Il taglio dell’Irpef
L’abbassamento dell’aliquota intermedia Irpef del 35% è rimandato a una fase successiva al consolidamento dei conti pubblici che potrebbe concretizzarsi a inizio 2025, soprattutto se il gettito fiscale consentisse un miglioramento anticipato del rapporto deficit/Pil (atteso al 3,8% quest’anno e al 3,3% nel 2025). La riapertura fino al 12 dicembre del concordato preventivo biennale ha aumentato le probabilità. Se il gettito – dagli attuali 1,3 miliardi della prima fase – raggiungesse i 2,5 miliardi, sarebbe possibile un taglio di due punti al 33% con estensione ai redditi fino a 60mila euro o anche oltre. La Fondazione nazionale dei Commercialisti ha formulato due ipotesi: la prima con un taglio dell’aliquota al 34%, la seconda al 33%, in funzione delle risorse disponibili. Secondo le simulazioni effettuate, una riduzione della seconda aliquota comporterebbe i seguenti effetti:
A 40.000 euro di reddito, una riduzione dell’aliquota al 34% genererebbe un risparmio annuo di 543 euro, che salirebbe a 627 euro con un’aliquota al 33%.
A 60.000 euro, il beneficio fiscale sarebbe di 220 euro con aliquota al 34% e 440 euro con aliquota al 33%.

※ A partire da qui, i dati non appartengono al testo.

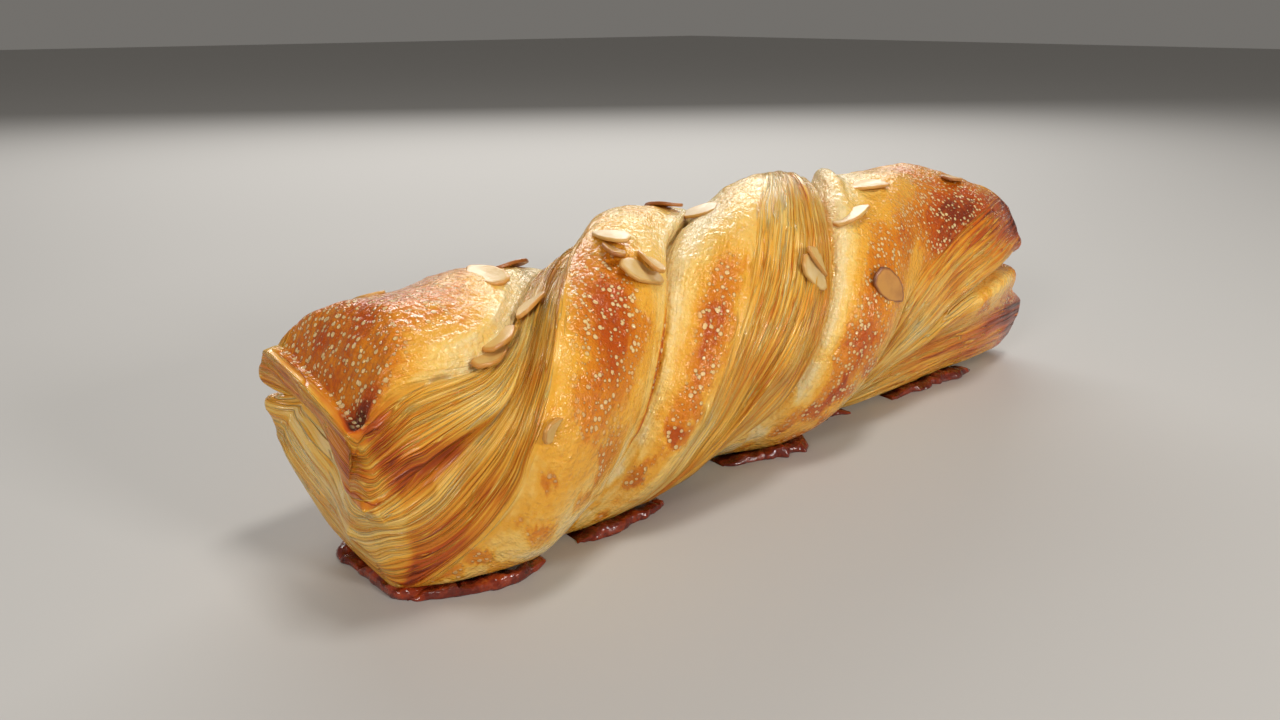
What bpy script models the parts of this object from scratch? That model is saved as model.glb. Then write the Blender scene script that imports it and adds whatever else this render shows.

I commercialisti hanno anche stimato gli effetti derivanti dalla loro proposta di utilizzare gli incassi derivanti dal concordato preventivo biennale per alzare il limite del secondo scaglione. Se le risorse disponibili fossero quelle attualmente stimate pari a 1,3 miliardi derivanti dagli incassi del concordato preventivo biennale, allora sarebbe possibile innalzare il limite del secondo scaglione Irpef non oltre 56 mila euro con guadagni massimi fino a 480 euro.
Se, invece, si rendessero disponibili risorse fino a 2,5 miliardi di euro, le stesse, cioè, necessarie per ridurre di due punti l’aliquota del secondo scaglione di reddito, allora si potrebbe innalzare il limite del secondo scaglione Irpef fino a 65 mila euro con guadagni massimi fino a 1.200 euro.